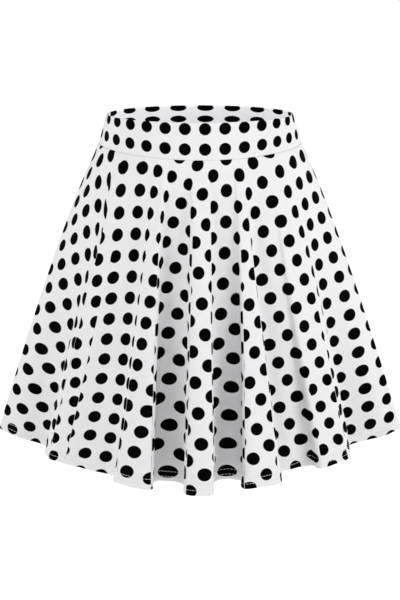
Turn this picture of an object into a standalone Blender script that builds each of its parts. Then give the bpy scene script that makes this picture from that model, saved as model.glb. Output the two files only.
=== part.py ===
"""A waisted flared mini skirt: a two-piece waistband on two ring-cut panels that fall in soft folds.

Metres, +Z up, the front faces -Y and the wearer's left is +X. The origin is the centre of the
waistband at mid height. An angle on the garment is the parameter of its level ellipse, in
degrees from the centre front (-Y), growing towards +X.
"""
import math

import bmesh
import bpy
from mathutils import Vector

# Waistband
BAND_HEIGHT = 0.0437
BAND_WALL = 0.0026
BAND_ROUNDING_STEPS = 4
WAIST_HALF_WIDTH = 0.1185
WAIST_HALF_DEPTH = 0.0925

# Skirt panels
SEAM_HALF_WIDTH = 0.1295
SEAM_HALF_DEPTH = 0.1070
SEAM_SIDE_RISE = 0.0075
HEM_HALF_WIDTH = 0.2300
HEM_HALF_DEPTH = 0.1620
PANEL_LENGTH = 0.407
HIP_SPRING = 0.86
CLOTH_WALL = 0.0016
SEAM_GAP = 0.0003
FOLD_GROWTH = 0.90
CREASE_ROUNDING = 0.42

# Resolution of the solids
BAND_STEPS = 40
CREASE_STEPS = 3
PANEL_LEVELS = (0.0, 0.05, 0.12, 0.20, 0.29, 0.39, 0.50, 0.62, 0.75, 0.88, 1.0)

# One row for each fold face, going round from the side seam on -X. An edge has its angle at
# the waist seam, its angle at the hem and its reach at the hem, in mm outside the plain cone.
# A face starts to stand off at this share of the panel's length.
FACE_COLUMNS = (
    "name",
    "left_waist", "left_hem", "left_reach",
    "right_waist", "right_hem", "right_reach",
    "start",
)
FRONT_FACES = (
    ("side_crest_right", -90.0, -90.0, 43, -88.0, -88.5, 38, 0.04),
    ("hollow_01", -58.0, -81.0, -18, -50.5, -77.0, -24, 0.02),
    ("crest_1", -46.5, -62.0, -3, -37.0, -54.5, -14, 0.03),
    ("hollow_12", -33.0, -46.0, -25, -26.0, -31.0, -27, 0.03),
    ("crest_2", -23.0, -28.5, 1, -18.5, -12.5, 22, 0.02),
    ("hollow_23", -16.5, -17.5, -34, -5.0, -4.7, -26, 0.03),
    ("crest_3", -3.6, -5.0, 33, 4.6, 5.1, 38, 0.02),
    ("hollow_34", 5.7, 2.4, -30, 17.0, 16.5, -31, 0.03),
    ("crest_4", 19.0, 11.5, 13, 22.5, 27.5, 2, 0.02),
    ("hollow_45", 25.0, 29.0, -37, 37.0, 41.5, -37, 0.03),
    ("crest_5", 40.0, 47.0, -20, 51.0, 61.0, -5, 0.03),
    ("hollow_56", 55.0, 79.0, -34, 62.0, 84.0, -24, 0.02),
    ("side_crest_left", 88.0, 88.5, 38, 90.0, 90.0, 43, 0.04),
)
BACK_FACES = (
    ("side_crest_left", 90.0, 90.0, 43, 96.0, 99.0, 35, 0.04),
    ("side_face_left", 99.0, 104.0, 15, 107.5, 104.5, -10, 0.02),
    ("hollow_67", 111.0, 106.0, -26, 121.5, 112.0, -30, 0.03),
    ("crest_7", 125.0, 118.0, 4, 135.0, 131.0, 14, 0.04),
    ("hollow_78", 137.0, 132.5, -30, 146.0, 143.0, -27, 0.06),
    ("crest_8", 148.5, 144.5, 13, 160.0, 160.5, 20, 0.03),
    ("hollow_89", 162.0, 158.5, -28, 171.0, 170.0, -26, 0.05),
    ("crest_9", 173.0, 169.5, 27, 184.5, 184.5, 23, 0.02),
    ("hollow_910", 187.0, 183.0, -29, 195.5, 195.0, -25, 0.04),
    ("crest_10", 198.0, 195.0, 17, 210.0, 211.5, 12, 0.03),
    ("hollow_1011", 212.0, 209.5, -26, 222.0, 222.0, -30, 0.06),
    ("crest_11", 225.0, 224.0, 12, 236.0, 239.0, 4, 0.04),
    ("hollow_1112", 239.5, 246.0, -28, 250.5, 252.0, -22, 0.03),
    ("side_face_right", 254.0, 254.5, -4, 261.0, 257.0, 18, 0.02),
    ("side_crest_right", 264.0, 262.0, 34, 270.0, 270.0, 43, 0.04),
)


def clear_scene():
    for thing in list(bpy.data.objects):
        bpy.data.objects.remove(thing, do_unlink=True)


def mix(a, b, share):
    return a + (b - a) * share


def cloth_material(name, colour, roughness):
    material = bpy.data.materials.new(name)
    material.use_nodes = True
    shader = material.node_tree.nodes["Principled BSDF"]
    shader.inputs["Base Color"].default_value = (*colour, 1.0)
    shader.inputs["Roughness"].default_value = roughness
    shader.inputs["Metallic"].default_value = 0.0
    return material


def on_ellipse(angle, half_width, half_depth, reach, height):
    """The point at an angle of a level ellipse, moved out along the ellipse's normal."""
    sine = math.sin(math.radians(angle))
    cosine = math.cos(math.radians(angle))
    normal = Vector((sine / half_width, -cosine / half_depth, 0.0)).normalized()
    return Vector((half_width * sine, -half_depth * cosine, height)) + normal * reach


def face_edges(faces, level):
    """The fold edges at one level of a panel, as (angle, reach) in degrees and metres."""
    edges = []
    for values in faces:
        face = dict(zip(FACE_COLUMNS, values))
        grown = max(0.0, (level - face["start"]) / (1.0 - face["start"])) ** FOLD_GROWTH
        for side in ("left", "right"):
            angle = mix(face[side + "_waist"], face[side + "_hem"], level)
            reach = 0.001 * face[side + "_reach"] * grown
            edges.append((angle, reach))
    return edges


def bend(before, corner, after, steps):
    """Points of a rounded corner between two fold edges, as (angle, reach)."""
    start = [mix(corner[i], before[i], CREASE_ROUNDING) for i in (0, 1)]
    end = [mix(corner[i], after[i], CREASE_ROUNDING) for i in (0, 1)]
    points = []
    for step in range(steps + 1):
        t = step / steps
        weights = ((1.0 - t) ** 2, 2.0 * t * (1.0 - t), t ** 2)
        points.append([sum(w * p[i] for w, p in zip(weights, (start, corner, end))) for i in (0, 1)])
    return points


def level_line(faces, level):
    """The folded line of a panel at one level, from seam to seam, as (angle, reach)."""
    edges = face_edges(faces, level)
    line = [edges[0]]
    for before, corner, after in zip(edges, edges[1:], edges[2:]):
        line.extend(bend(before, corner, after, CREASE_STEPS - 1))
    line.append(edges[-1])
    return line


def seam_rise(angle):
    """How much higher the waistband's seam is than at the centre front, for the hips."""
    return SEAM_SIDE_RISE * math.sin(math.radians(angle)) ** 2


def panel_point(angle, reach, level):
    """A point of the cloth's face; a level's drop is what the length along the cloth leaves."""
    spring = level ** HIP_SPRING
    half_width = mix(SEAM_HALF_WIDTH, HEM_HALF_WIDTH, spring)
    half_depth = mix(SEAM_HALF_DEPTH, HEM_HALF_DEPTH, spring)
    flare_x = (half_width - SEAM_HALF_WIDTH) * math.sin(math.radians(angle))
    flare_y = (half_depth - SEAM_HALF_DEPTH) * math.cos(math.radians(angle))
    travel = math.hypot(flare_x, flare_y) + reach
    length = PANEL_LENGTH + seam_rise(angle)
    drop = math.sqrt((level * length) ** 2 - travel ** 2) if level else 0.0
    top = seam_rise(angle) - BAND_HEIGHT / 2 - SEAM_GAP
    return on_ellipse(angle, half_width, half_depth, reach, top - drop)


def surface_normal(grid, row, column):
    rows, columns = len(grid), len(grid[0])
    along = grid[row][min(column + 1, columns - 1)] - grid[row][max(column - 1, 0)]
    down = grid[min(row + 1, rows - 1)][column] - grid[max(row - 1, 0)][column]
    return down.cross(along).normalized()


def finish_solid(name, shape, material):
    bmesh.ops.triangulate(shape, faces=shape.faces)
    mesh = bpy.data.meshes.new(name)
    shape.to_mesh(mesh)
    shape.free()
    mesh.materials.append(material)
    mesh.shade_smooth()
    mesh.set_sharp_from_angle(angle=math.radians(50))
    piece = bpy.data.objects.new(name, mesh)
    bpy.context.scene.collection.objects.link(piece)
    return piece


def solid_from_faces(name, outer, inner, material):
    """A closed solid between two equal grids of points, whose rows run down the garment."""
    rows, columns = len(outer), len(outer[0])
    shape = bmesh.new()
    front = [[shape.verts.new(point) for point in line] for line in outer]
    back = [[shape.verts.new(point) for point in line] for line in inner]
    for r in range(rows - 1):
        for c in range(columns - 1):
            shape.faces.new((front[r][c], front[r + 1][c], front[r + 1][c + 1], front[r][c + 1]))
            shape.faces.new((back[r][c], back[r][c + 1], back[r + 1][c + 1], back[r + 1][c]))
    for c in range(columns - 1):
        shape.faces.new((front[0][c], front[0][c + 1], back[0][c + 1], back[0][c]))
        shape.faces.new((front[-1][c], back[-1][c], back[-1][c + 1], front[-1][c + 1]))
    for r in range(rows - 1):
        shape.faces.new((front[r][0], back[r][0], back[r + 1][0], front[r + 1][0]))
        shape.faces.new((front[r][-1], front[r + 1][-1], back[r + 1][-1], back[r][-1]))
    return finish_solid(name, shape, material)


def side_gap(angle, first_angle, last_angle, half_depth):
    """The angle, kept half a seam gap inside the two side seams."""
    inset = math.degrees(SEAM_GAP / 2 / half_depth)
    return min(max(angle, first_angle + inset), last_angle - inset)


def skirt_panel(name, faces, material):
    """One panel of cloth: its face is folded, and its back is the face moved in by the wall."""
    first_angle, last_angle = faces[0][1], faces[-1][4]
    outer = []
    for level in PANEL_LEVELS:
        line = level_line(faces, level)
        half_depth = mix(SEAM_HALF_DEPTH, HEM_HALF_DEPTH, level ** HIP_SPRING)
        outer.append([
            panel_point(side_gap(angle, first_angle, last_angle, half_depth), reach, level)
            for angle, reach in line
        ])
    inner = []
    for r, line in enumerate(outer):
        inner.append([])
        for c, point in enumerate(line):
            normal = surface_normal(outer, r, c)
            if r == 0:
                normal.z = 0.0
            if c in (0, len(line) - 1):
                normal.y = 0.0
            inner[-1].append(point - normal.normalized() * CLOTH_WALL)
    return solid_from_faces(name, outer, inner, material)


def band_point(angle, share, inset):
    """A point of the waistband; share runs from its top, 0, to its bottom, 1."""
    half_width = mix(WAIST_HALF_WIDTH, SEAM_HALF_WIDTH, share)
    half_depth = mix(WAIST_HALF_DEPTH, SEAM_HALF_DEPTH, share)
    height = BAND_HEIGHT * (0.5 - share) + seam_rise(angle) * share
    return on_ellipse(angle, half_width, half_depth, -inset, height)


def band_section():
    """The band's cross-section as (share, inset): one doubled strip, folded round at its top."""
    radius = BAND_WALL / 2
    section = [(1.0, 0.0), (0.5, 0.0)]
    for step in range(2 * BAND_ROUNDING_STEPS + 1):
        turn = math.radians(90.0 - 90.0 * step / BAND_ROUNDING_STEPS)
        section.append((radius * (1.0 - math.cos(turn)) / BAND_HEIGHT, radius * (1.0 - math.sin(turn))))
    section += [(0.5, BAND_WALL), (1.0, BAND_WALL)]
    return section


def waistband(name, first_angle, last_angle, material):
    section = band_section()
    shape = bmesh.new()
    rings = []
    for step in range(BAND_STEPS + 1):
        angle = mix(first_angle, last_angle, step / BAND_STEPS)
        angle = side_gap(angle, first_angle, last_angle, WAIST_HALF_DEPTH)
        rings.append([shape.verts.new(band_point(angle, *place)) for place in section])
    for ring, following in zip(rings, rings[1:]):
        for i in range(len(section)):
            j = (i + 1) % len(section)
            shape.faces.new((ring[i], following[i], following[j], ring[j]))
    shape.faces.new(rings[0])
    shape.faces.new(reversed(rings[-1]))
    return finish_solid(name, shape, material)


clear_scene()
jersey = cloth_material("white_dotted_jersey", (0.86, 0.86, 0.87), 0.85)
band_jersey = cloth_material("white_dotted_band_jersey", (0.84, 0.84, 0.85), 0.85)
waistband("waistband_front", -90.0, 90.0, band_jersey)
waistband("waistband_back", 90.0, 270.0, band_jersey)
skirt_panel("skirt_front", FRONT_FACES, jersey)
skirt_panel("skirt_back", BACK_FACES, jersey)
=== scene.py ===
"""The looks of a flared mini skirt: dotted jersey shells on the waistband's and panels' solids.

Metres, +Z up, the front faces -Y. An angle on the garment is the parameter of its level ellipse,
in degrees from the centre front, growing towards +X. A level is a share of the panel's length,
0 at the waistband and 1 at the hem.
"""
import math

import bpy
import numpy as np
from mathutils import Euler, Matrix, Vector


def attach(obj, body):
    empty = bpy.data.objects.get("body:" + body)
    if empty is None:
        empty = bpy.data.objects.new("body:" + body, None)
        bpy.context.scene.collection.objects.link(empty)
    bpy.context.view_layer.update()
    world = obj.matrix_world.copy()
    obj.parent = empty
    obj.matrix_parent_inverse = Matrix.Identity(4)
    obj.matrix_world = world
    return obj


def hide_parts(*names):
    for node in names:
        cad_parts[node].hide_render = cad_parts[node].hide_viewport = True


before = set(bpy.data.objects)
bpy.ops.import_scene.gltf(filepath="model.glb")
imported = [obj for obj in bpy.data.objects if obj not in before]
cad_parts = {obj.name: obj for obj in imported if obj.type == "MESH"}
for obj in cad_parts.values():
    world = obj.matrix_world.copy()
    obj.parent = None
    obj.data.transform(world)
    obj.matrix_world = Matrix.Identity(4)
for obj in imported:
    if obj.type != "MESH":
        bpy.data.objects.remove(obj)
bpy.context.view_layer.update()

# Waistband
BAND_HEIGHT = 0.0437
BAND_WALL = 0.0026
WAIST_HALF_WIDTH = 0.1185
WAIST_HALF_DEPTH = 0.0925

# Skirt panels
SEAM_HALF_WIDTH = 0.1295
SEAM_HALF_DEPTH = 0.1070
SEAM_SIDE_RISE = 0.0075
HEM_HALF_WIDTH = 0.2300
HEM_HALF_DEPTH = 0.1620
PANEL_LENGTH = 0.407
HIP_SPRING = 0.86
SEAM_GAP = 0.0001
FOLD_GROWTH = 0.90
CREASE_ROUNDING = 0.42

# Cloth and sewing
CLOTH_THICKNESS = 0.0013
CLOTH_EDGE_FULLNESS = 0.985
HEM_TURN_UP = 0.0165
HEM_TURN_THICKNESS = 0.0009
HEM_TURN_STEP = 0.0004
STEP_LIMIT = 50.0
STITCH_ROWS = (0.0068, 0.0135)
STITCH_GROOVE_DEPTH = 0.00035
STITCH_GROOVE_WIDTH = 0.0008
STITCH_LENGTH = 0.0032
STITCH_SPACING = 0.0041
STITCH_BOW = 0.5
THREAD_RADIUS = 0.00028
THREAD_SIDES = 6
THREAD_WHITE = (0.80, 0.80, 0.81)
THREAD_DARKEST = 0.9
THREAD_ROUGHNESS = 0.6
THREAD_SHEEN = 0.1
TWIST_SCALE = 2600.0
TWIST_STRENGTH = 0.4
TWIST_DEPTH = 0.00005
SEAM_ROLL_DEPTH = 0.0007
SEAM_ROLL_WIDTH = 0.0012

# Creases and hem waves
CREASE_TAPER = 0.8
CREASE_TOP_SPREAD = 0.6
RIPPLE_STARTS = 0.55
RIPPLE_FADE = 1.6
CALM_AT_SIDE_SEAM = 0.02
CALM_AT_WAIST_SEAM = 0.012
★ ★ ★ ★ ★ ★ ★
**AIM**
Quote word for word every line from the one that has "0.84, 0.85), 0.85)" through the one that has "obj.parent = empty".

**SOLUTION**
band_jersey = cloth_material("white_dotted_band_jersey", (0.84, 0.84, 0.85), 0.85)
waistband("waistband_front", -90.0, 90.0, band_jersey)
waistband("waistband_back", 90.0, 270.0, band_jersey)
skirt_panel("skirt_front", FRONT_FACES, jersey)
skirt_panel("skirt_back", BACK_FACES, jersey)
=== scene.py ===
"""The looks of a flared mini skirt: dotted jersey shells on the waistband's and panels' solids.

Metres, +Z up, the front faces -Y. An angle on the garment is the parameter of its level ellipse,
in degrees from the centre front, growing towards +X. A level is a share of the panel's length,
0 at the waistband and 1 at the hem.
"""
import math

import bpy
import numpy as np
from mathutils import Euler, Matrix, Vector


def attach(obj, body):
    empty = bpy.data.objects.get("body:" + body)
    if empty is None:
        empty = bpy.data.objects.new("body:" + body, None)
        bpy.context.scene.collection.objects.link(empty)
    bpy.context.view_layer.update()
    world = obj.matrix_world.copy()
    obj.parent = empty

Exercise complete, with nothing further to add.